2. Delete on matrix.
## Message edited / embeds added
1. Look up equivalents on matrix.
2. Transform content.
3. Build replacement event with fallbacks.
4. Send to matrix.
## Reaction added
1. Add reaction on matrix.
## Reaction removed
1. Remove reaction on matrix. Just redact the event.
## Member data changed
1. Compare current member against cached version in database.
2. Update member on matrix.
3. Update cached version in database.
## Channel created / updated
(but I should be able to manually call this function at any time to run the same code on any given channel)
1. Compare current channel against cached version in database.
2. If channel does not yet exist in database:
1. Create the corresponding room.
2. Add to database.
3. Update room details to match.
4. Make sure the permissions are correct according to the rules above!
5. Add to space.
## Emojis updated
1. Upload any newly added images to msc.
2. Create or replace state event for the bridged pack. (Can just use key "ooye" and display name "Discord", or something, for this pack.)
3. The emojis may now be sent by Matrix users!

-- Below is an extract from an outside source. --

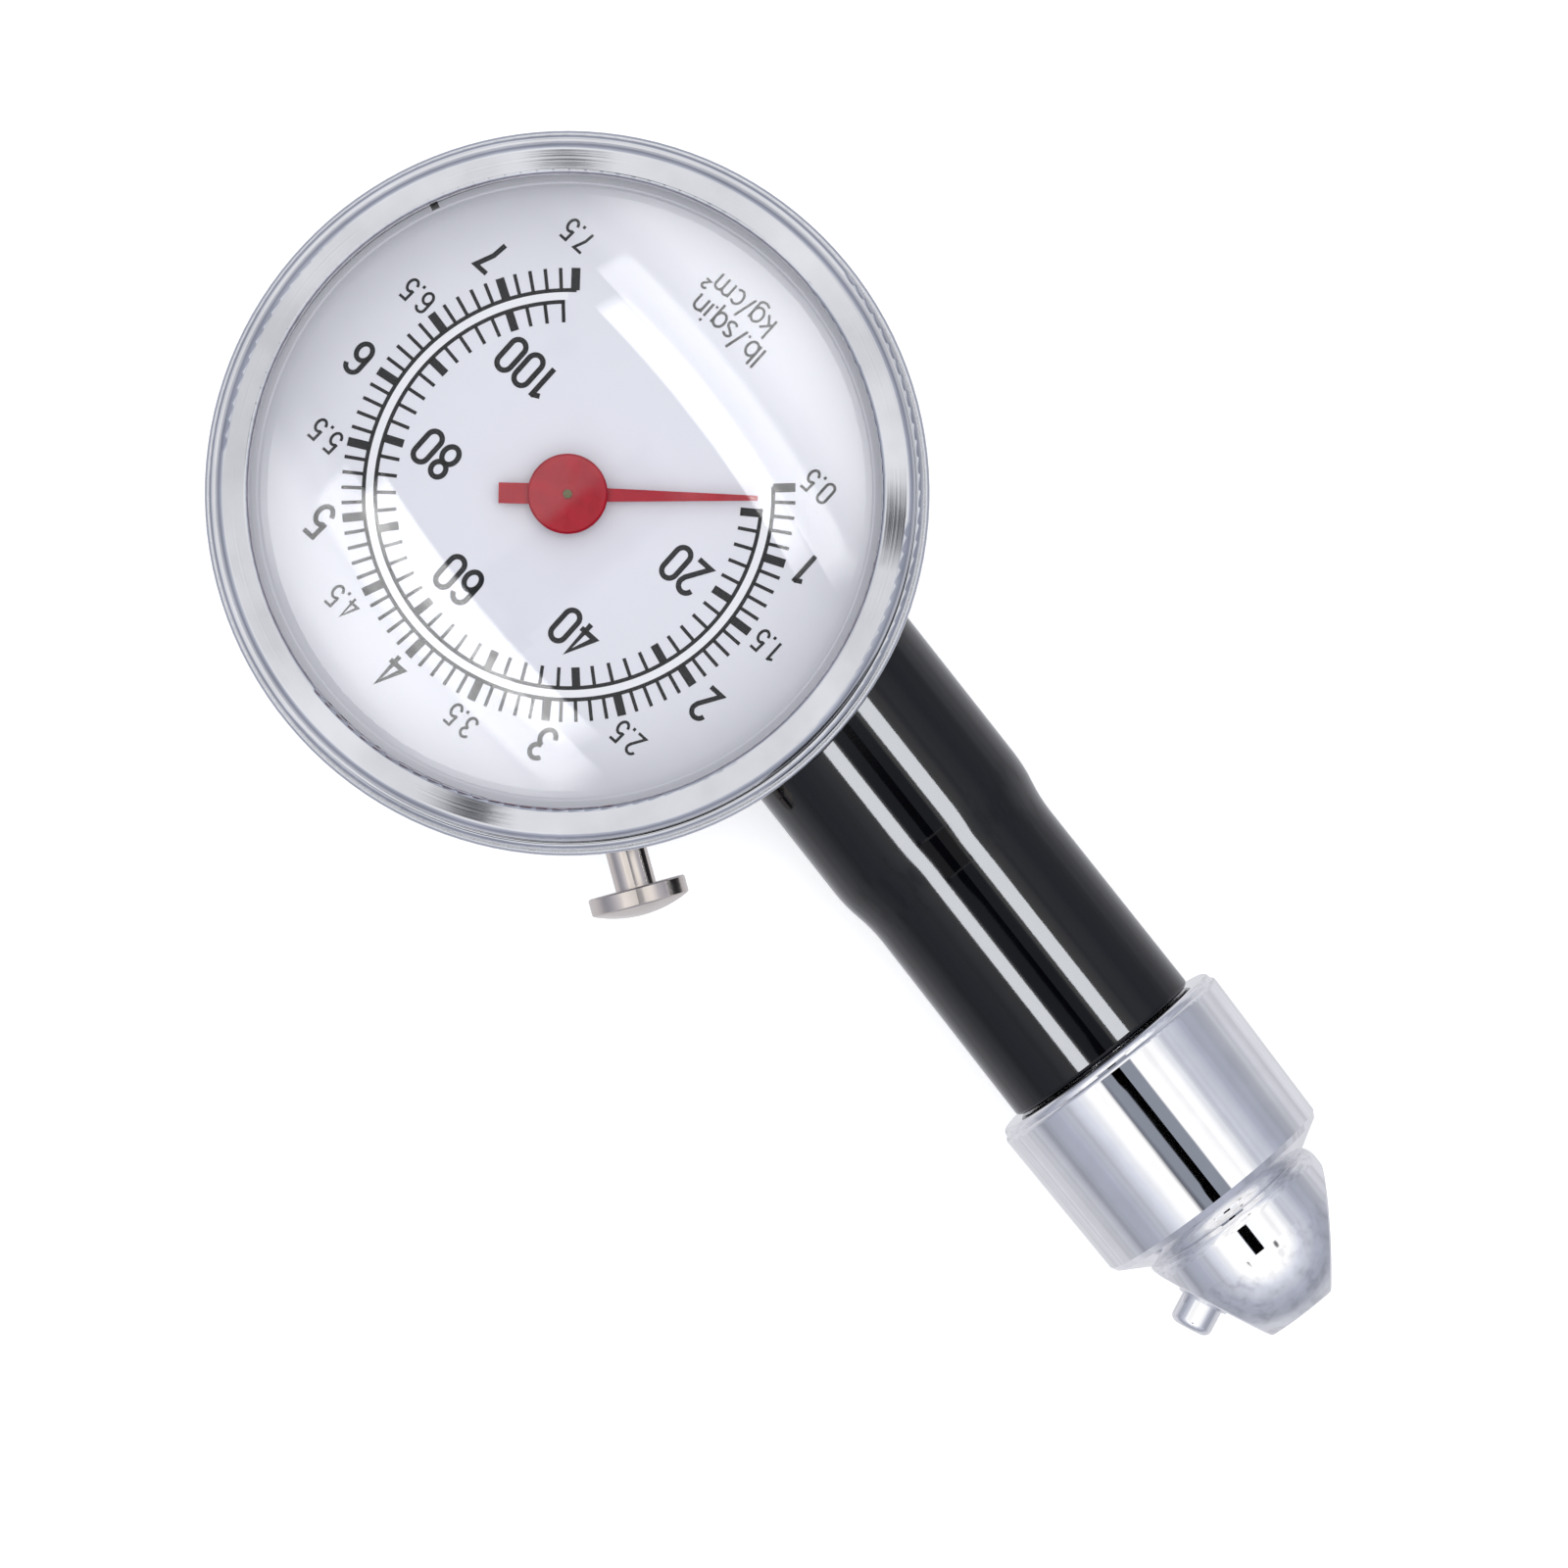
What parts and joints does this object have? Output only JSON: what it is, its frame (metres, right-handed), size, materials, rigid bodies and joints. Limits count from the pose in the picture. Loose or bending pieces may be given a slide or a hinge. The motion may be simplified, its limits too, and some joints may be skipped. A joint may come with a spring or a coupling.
{
  "type": "tire pressure gauge",
  "caption": "Hand-held dial tire pressure gauge with a rubber grip, angled valve chuck and a bleed button on the case.",
  "frame": {"origin": "centre of the flat back of the case, on the dial's axis", "axes": "+X along the handle towards the chuck, +Z out of the dial, +Y towards the chuck's mouth side"},
  "size_m": [0.1098, 0.054, 0.0275],
  "materials": {
    "case_steel": "nickel grey drawn steel",
    "bezel_chrome": "bright plated",
    "clear_window": "clear polished plastic",
    "black_rubber": "soft black",
    "dial_white": "white enamel",
    "pointer_red": "red lacquer",
    "brass": "turned brass",
    "bourdon_bronze": "drawn bronze tube",
    "screw_steel": "zinc plated",
    "spring_steel": "bright wire",
    "stem_steel": "turned",
    "button_nickel": "warm nickel plate",
    "grip_rubber": "black moulded rubber",
    "chuck_chrome": "bright plated"
  },
  "bodies": {
    "gauge_body": {"case_cup": "case_steel", "bezel_ring": "bezel_chrome", "lens": "clear_window", "lens_gasket": "black_rubber", "chuck_seal": "black_rubber", "dial_plate": "dial_white", "tip_block": "brass", "socket_block": "brass", "movement_back_plate": "brass", "movement_front_plate": "brass", "movement_pillars": "brass", "bleed_bush": "brass", "depressor": "brass", "bourdon_tube": "bourdon_bronze", "hairspring": "bourdon_bronze", "socket_screws": "screw_steel", "pillar_screws": "screw_steel", "arm_screws": "screw_steel", "bleed_spring": "spring_steel", "check_spring": "spring_steel", "inlet_stem": "stem_steel", "grip": "grip_rubber", "ferrule": "chuck_chrome", "chuck_body": "chuck_chrome", "nib": "chuck_chrome"},
    "sector": {"sector_gear": "brass", "sector_arbor": "brass", "tail_pin": "brass"},
    "link": {"link": "brass", "link_tip_pin": "brass"},
    "pointer": {"pointer": "pointer_red", "pointer_hub": "pointer_red", "pinion_arbor": "brass", "hairspring_collet": "brass"},
    "bleed_button": {"bleed_button": "button_nickel", "bleed_poppet": "brass", "bleed_seal": "black_rubber"},
    "check_ball": {"check_ball": "spring_steel"}
  },
  "joints": [
    {"name": "sector_swing", "type": "hinge", "parent": "gauge_body", "child": "sector", "pos_m": [-0.00562, 0.00974, 0.0072], "axis": [0, 0, 1], "range_deg": [0, 33.88], "stiffness_Nm_per_rad": 0.001, "springref_deg": -5.73},
    {"name": "pointer_spin", "type": "hinge", "parent": "gauge_body", "child": "pointer", "pos_m": [0, 0, 0.0175], "axis": [0, 0, 1], "range_deg": [-271, 0]},
    {"name": "link_swing", "type": "hinge", "parent": "sector", "child": "link", "pos_m": [-0.00643, 0.01325, 0.01175], "axis": [0, 0, 1], "range_deg": [-13.55, 0]},
    {"name": "bleed_press", "type": "slide", "parent": "gauge_body", "child": "bleed_button", "axis": [-0.9205, 0.3907, 0], "range_m": [0, 0.0015], "stiffness_N_per_m": 900, "springref_m": -0.0015, "deforming": ["bleed_spring"]},
    {"name": "check_lift", "type": "slide", "parent": "gauge_body", "child": "check_ball", "axis": [-1, 0, 0], "range_m": [0, 0.0006], "stiffness_N_per_m": 150, "springref_m": -0.001, "deforming": ["check_spring"]}
  ],
  "couplings": [
    {"joint": "pointer_spin", "follows": "sector_swing", "ratio": -8},
    {"joint": "link_swing", "follows": "sector_swing", "ratio": -0.4}
  ]
}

TOSPEC: m2d emoji uploads??
## Issues if the bridge database is rolled back
### channel_room table
- Duplicate rooms will be created on matrix.
### sim table
- Sims will already be registered, registration will fail, all events from those sims will fail.
### sim_member table
- Sims won't be invited because they are already joined, all events from those sims will fail.
### guild_space table
- channelToKState will fail, so channel data differences won't be calculated, so channel/thread creation and sync will fail.
### event_message table
- Events referenced by other events will be dropped, for example
- edits will be ignored
- deletes will be ignored
- reactions will be ignored
- replies won't generate a reply
### file
- Some files like avatars may be re-uploaded to the matrix content repository, secretly taking more storage space on the server.
### webhook
- Some duplicate webhooks may be created.